Pour Jean-Christophe Owono Nguéma, il ne s’agit-là en fait que d’un subterfuge juridique pour «empêcher tous ceux qui n’ont pas été investis par le PDG de se porter candidats, au nom d’autres partis ou en indépendants, à cette élection. Ce qui est contraire à la constitution qui garanti les libertés fondamentales des citoyens que nous sommes.»
Le représentant du peuple, qui reconnait dans sa saisine que « aux termes de la Constitution, « les partis politiques concourent à l’expression démocratique »», estime que la disposition de l’alinéa 2 de l’article 62 nouveau de l’ordonnance dont il est question ne vise qu’à «priver le citoyen de sa liberté d’être candidat à la toute prochaine élection législative».
Et de préciser : «Le seul moment pouvant m’empêcher d’être candidat est le cas où je serais un repris de justice, ou ayant un casier judiciaire surchargé. Or ce n’est pas le cas, même si je suis signataire de la pétition « Ça suffit comme ça ! » lancée par la société civile et les partis politiques de l’opposition et que je suis tout à fait en accord avec le triptyque « Pas de transparence, pas de biométrie, pas d’élection ». Voilà qu’on prend une ordonnance qui va à l’encontre de notre constitution.»
«Ma saisine est simple : je demande à la Cour constitutionnelle, d’annuler cette ordonnance ou de surseoir son application. Or, suspendre l’application de cette ordonnance impliquerait que tous les actes posés actuellement par la Cenap sont nuls et de nul effet puisqu’étant antérieurs à la promulgation de cette ordonnance. Je demande donc tout simplement l’annulation de cet alinéa ou alors la suspension de la l’application de cette ordonnance n°9», poursuit le député d’Oyem.
Le 12 octobre dernier, Jules Aristide Bourdès Ogouliguendé, leader du Congrès pour la Démocratie et la Justice (CDJ), parlant au nom de l’opposition au cours d’une rencontre avec le Premier ministre, avait lui aussi déploré la modification, durant l’intercession parlementaire, de cette loi N°7/96, en y abrogeant certaines dispositions qui garantissaient plus de démocratie et en y ajoutant d’autres qui octroient au gouvernement le contrôle quasi exclusif du processus électoral.
Il est également connu que l’opposition a effectué une saisine de la Cour constitutionnelle aux fins d’interrompre l’activité de la Cenap, «vu que l’esprit et la lettre de la Constitution n’ont pas été respectés». Daté du 15 octobre, un communiqué de l’UPG à ce sujet indiquait que «sur la foi de l’exploit de l’huissier commis par l’Opposition, il a été démontré que l’ordonnance modifiant la loi N°7/96 n’a pas fait l’objet d’une publication à la date 06 octobre 2011. Par conséquent, nul n’étant sensé ignorer la loi, les dispositions de cette ordonnance ne peuvent être opposables.»

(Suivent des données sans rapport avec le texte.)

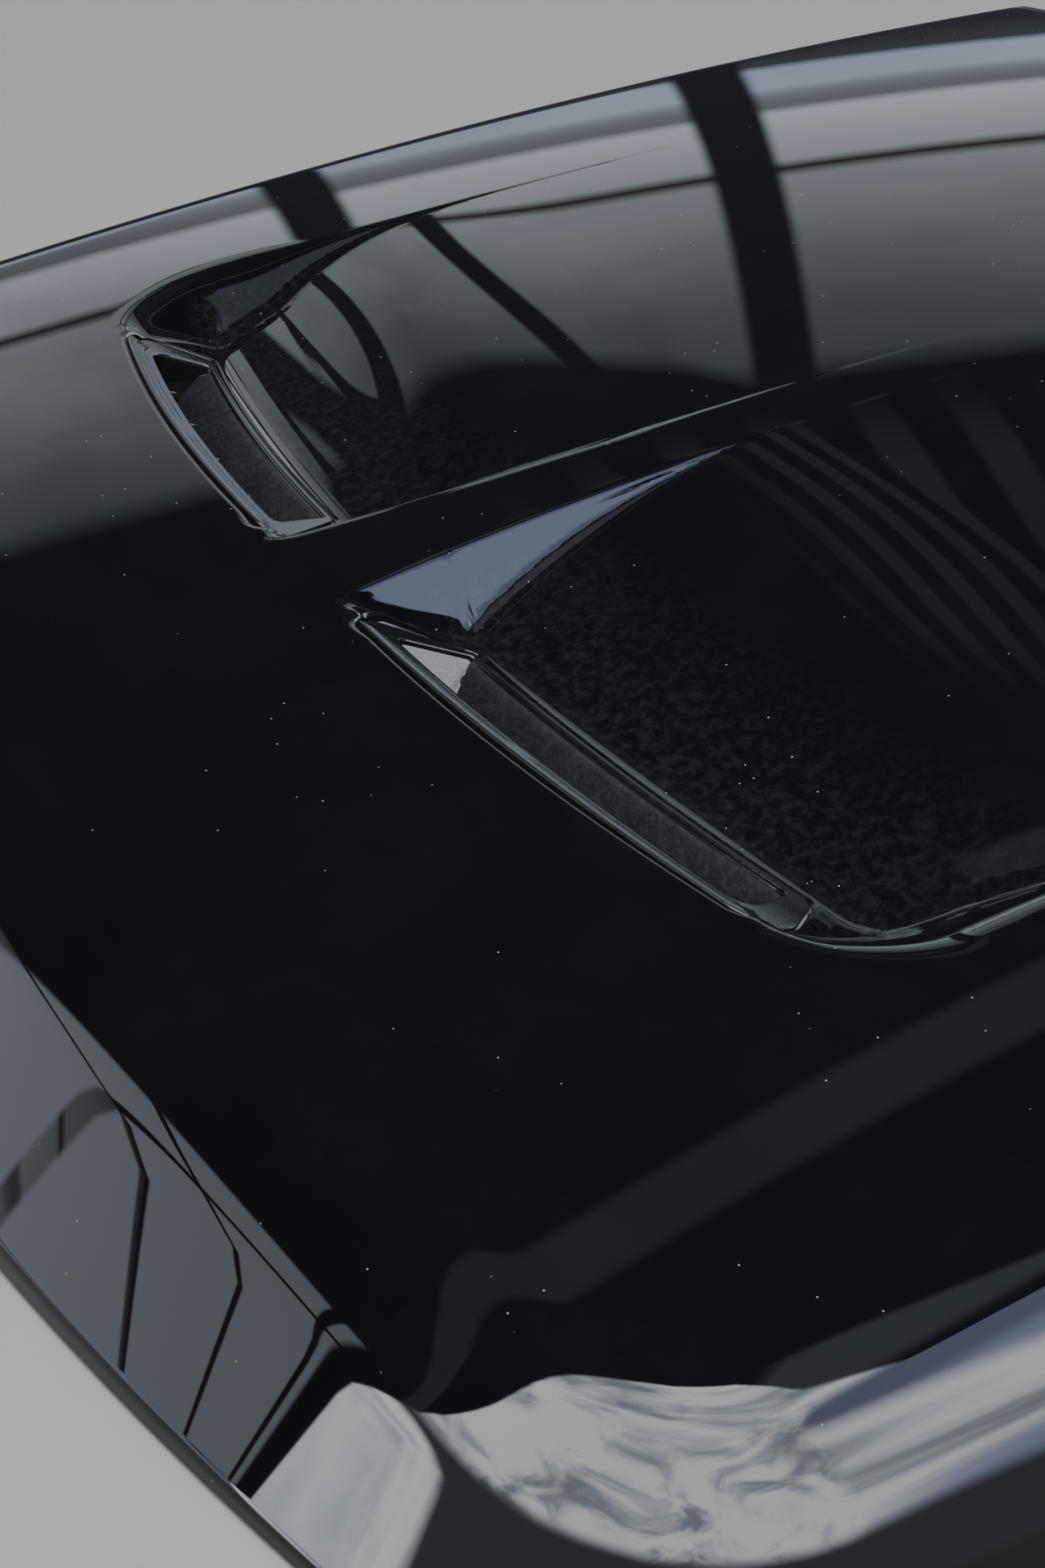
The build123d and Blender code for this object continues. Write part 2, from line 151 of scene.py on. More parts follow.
def newMaterial(name, **plain):
    material = bpy.data.materials.new(name)
    material.use_nodes = True
    tree = material.node_tree
    shader = tree.nodes["Principled BSDF"]
    for label, value in plain.items():
        feed(tree, shader.inputs[label.replace("_", " ")], value)
    place = addNode(tree, "ShaderNodeTexCoord").outputs["Object"]
    return material, tree, shader, place


# soft studio round the object. Arc angles run from the camera's side, 0, over the top to the far
# side, 180; swing angles run along the object, from its front, -90, to its rear, 90
dark = (0.030, 0.032, 0.042)
studio = {
    "floorZ": cadBox[0].z - 0.002,
    "floorSize": 60.0,
    "floor": {"Base_Color": (0.40, 0.40, 0.395), "Roughness": 0.9, "Specular_IOR_Level": 0.2},
    "lamp": {"size": 3.2, "energy": 95.0, "place": (1.1, -1.2, 3.2), "tilt": 30, "axis": (0.6, 0.8, 0.0)},
    "ambient": 0.62,
    "backdrop": (0.205, 0.210, 0.215),
    "cameraSide": (math.cos(camera["yaw"]), -math.sin(camera["yaw"]), 0.0),
    "alongSide": (math.sin(camera["yaw"]), math.cos(camera["yaw"]), 0.0),
    "cloud": (3.2, 5.0, 0.55, 0.8),  # scale, detail, roughness and distortion
    # far side, as arc and color
    "farBand": (
        (0.0, dark), (152.9, dark), (153.6, (0.36, 0.40, 0.43)), (160.0, (0.62, 0.68, 0.74)),
        (166.2, (0.72, 0.80, 0.88)), (166.4, (0.04, 0.04, 0.05)), (167.0, (0.04, 0.04, 0.05)),
        (167.2, (0.85, 0.95, 1.05)), (171.6, (1.00, 1.12, 1.25)), (171.9, (0.30, 0.33, 0.37)),
        (173.6, (0.36, 0.40, 0.46)), (173.9, (0.75, 0.85, 1.00)), (176.6, (0.65, 0.75, 0.90)),
        (176.9, (0.10, 0.11, 0.13)), (180.0, (0.05, 0.05, 0.06)),
    ),
    "bandCloud": (0.25, 0.75),
    "bandLight": (0.75, 1.15),
    "posts": ((1.2, 0.55), (-7.7, 0.5), (-18.5, 0.8)),  # swing and half width
    "postEdge": 0.35,
    "postSpans": (None, None, (140.0, 154.0), None),
    "slats": {"slant": 0.25, "pitch": 1.1, "edge": (0.45, 0.75)},
    "beam": {"arc": 122.0, "slant": 0.6, "edge": (0.9, 1.5)},
    "panes": {"start": (3.0, -100.0), "size": (15.0, 6.0), "edges": ((0.8, 1.4), (0.35, 0.7))},
    # color, then where it fades in and out over swing, and in and out over arc
    "areas": {
        "slats": ((0.13, 0.135, 0.155), (-6.0, -1.0), None, (131.0, 138.0), (147.0, 152.0)),
        "beam": ((0.26, 0.27, 0.31), None, None, None, None),
        "frontGlow": ((1.1, 1.2, 1.35), (-52.0, -48.0), (-40.0, -36.0), (138.0, 143.0), None),
        "canopyHem": ((0.55, 0.58, 0.72), (1.0, 4.0), (11.0, 14.0), None, (109.0, 112.0)),
        "panes": ((1.5, 1.65, 1.9), None, (-69.0, -67.5), (88.0, 90.0), None),
        "rearWindow": ((2.6, 2.8, 3.1), (26.0, 30.0), None, (150.0, 158.0), None),
    },
    "skyWhite": (9.5, 9.8, 10.2),
    "skyGrey": (3.0, 3.3, 3.9),
    "skyCloud": (0.42, 0.66),
    "skyBlue": (2.9, 3.3, 4.5),
    "skyDeep": (1.5, 1.7, 2.4),
    "blueArc": (72.0, 82.0),
    "blueRear": (34.0, 40.0),
    "blueStart": (11.5, 14.5),
    "deepToBlue": (17.5, 21.5),
    "skyLow": (0.50, 0.53, 0.57),
    "lowUp": (0.45, 0.31),
    "lowStart": (-75.0, -71.0),
    "ground": (0.42, 0.42, 0.43),
    "groundUp": (-0.10, -0.28),
    # the canopy's edge, an arc that falls towards the front and the rear
    "canopyEdge": 104.0,
    "canopySoft": (-0.8, 0.4),
    "canopyLeast": 35.0,
    "canopyFront": (0.0, -60.0),
    "canopyFrontFall": 24.0,
    "canopyRearFall": 1.0,
    "canopyRearStep": (14.0, 16.5, 16.5),
    "canopyRearSlope": 1.3,
}


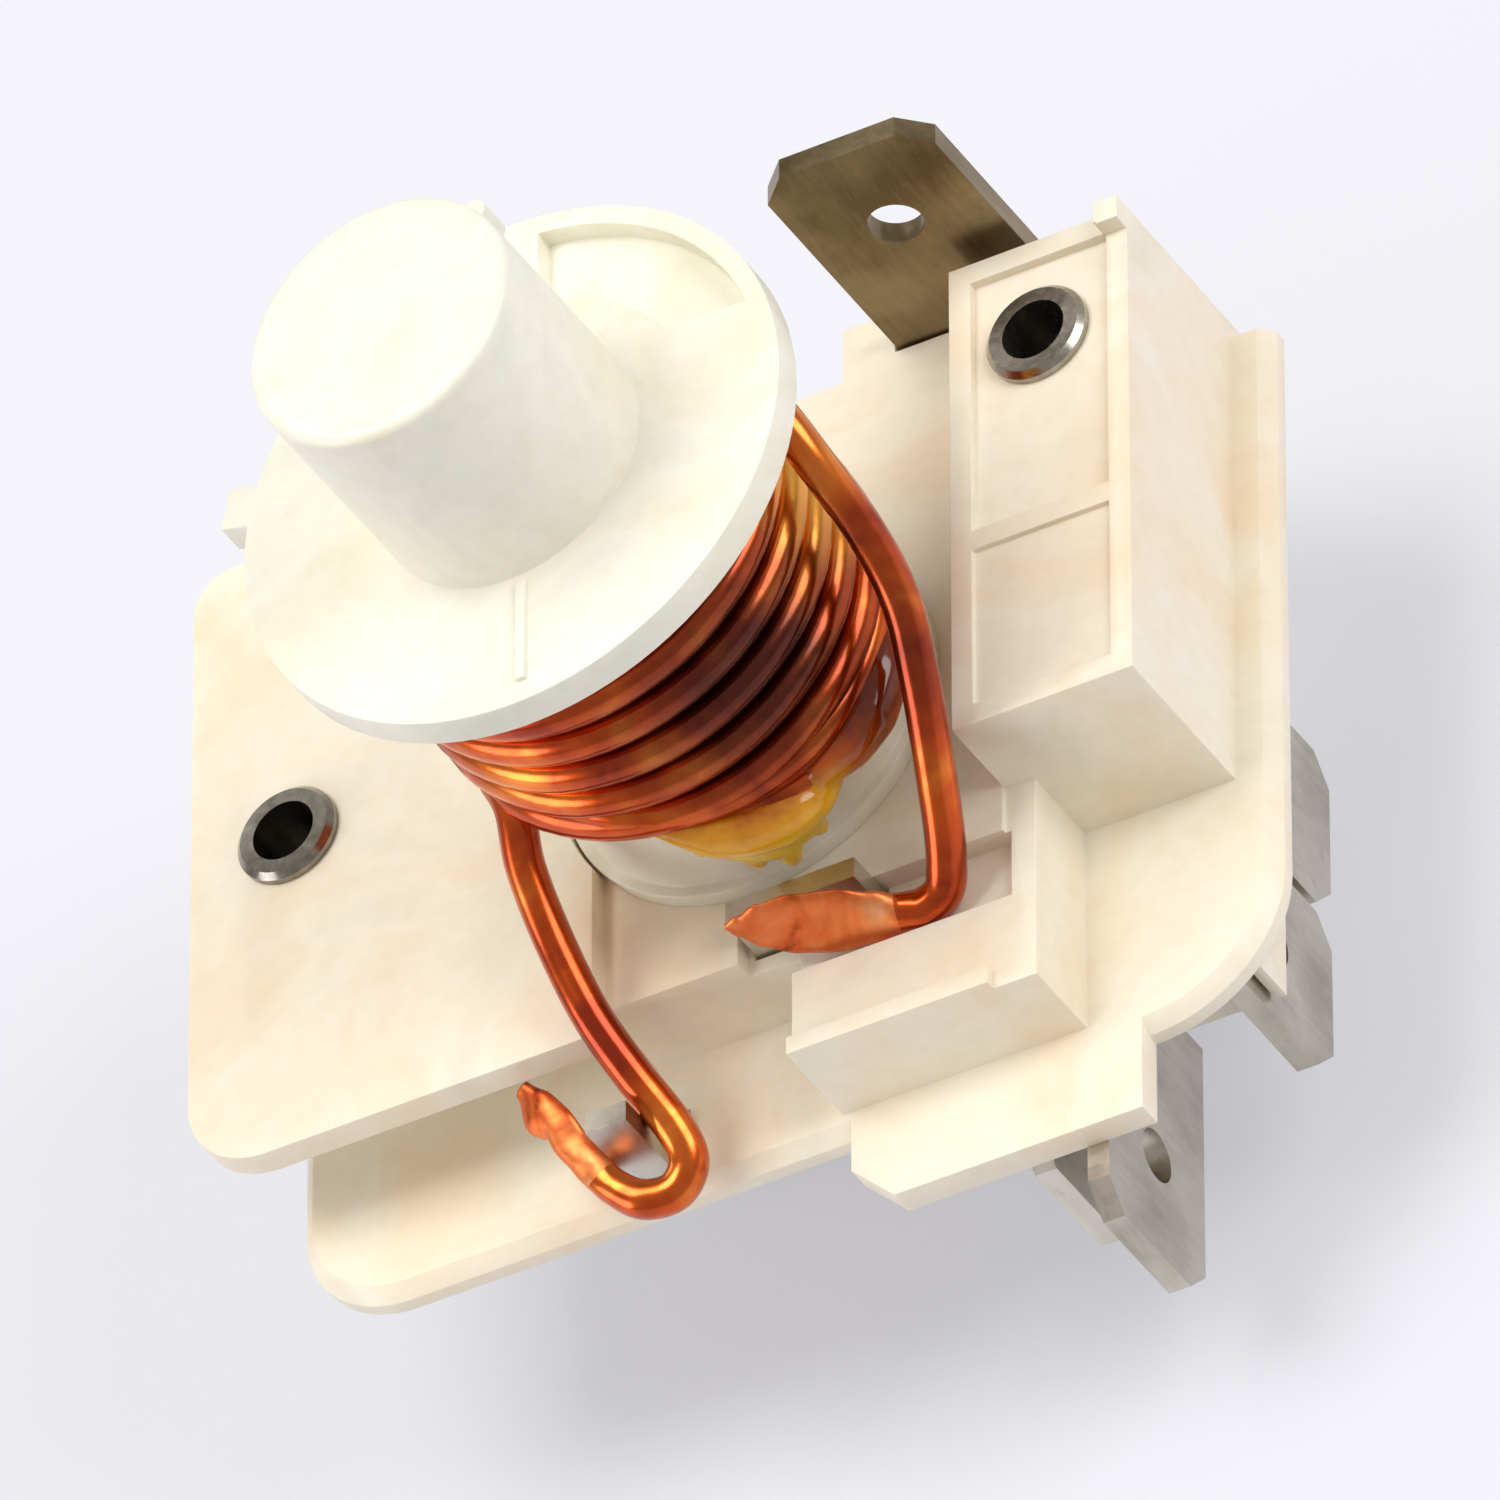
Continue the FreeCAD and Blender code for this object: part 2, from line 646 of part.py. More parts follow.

On se souviendra par ailleurs que Jean-Christophe Owono Nguéma avait été suspendu, en mars dernier, par le conseil de discipline du Parti démocratique gabonais (PDG) pour avoir, avec la député Paulette Oyane, émis des remarques et réserves lors de la révision constitutionnelle de décembre 2010. Si ces deux députés avaient conservé le privilège de leur siège respectif, on se doutait bien que le PDG n’allait pas les réinvestir aux législatives suivantes. Un peu plus, la révision récente de l’article N°7/96 les prive de la possibilité de se porter candidat.